Dalam kasus ini, Helfi mengatakan setidaknya terdapat tiga produsen dari lima jenis merek beras premium yang melanggar aturan, baik standar mutu dan takaran. Hasil itu didapat dari pengujian Laboratorium Balai Besar Pengujian Standar Instrumen Pascapanen Pertanian.
Rinciannya, PT Food Station selaku produsen Setra Ramos Merah, Setra Ramos Biru dan Setra Pulen. Kemudian Toko SY (Sumber Raya) produsen Jelita dan PT Padi Indonesia Maju Wilmar selaku produsen Sania.
Berdasarkan temuan itu, Satgas Pangan Polri meningkatkan status kasus ke tahap penyidikan. Polisi segera menetapkan tersangka, baik perorangan maupun korporasi setelah mengantongi dua alat bukti.

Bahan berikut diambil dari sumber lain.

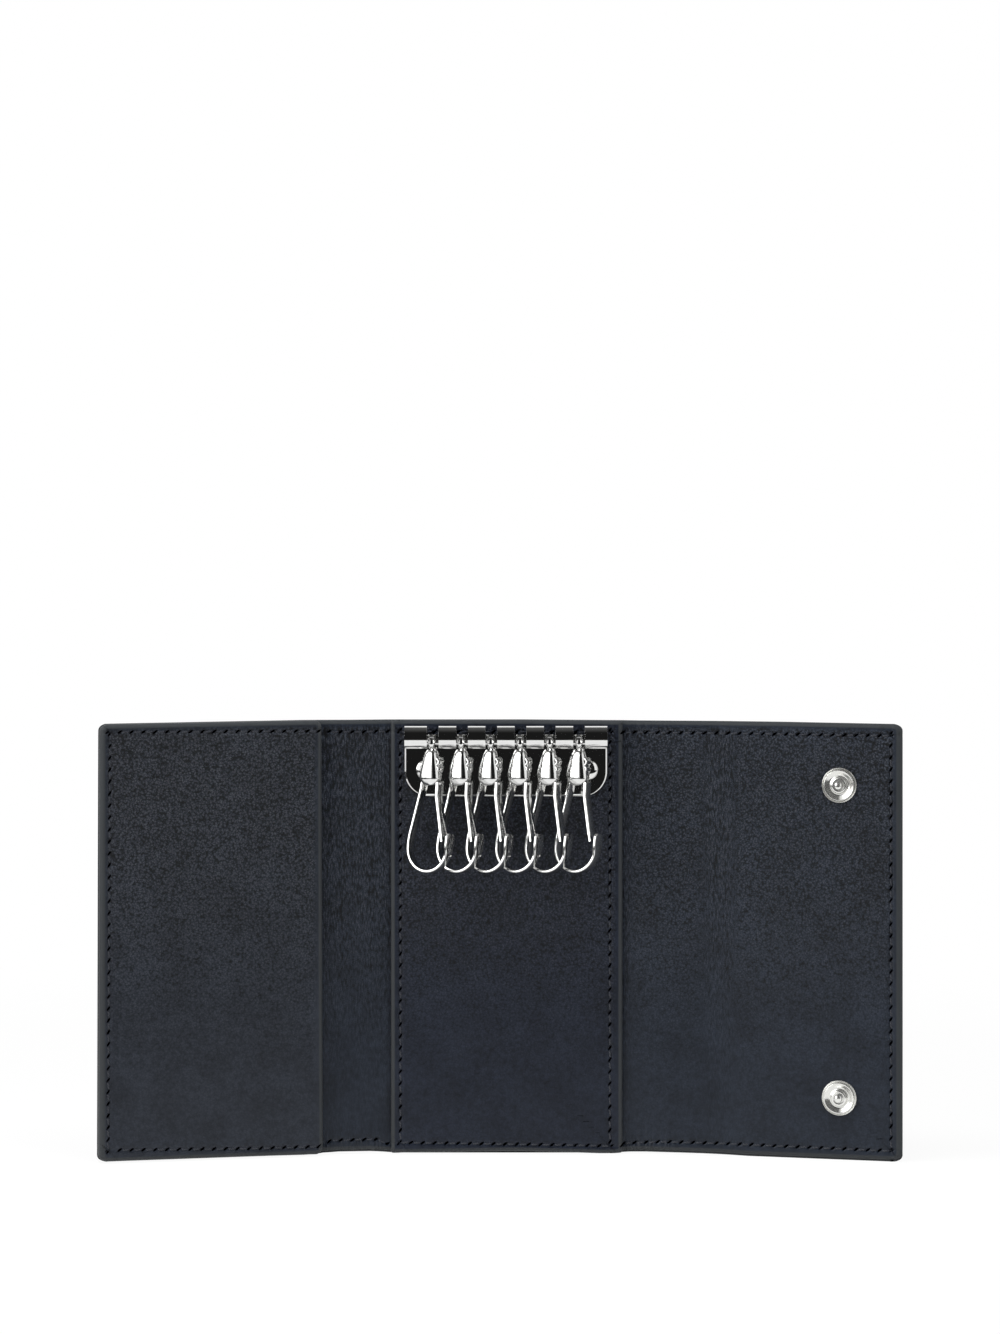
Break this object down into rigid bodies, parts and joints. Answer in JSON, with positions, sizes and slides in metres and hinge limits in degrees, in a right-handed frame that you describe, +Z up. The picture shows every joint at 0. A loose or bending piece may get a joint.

Para tersangka nantinya bakal dijerat Pasal 62 Jo Pasal 8 ayat (1) huruf a dan f Undang- Undang Nomor 8 Tahun 1999 tentang Perlindungan Konsumen dan Pasal 3, Pasal 4 dan Pasal 5 Undang-Undang Nomor 8 Tahun 2010 tentang TPPU. Dengan ancaman maksimal 20 tahun penjara dan denda Rp10 miliar.